我想创建一个函数,String在一个类型列表中查找[(String, Int)]并返回Int与之配对的函数String.
像这样:
?> assignmentVariable "x" [("x", 3), ("y", 4), ("z", 1)]
3
这是我尝试过的:
assignmentVariable :: String -> [(String, Int)] -> Int
assignmentVariable [] = error "list is empty"
assignmentVariable n (x:xs) = if x == n
then xs
else assignmentVariable
我怎么写这个?
我们来看看发布的代码:
assignmentVariable::String -> [(String, Integer)] -> Integer
assignmentVariable [] = error "list is empty"
assignmentVariable n (x:xs) = if x == n then xs else ...
第一个方程只有一个参数,而第二个方程有两个.我们来解决这个问题.
assignmentVariable::String -> [(String, Integer)] -> Integer
assignmentVariable _ [] = error "list is empty"
assignmentVariable n (x:xs) = if x == n then xs else ...
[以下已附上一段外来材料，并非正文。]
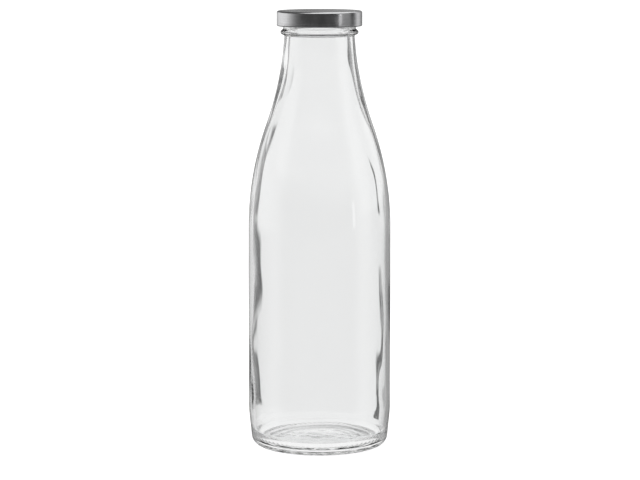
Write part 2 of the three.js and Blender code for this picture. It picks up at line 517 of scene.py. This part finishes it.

既然我们这样做x == n,这些变量必须是同一类型.然而,n::String和x::(String,Integer).我们需要x在比较之前拆分成组件.
assignmentVariable::String -> [(String, Integer)] -> Integer
assignmentVariable _ [] = error "list is empty"
assignmentVariable n ((m,x):xs) = if m == n then xs else ...
结果xs是一个列表,而不是Integer类型签名所暗示的.你只想要x那里.
assignmentVariable::String -> [(String, Integer)] -> Integer
assignmentVariable _ [] = error "list is empty"
assignmentVariable n ((m,x):xs) = if m == n then x else ...
最后,递归调用.什么时候m/=n,我们想尝试列表中的其他对xs,所以:
assignmentVariable::String -> [(String, Integer)] -> Integer
assignmentVariable _ [] = error "list is empty"
assignmentVariable n ((m,x):xs) = if m == n
then x
else assignmentVariable n xs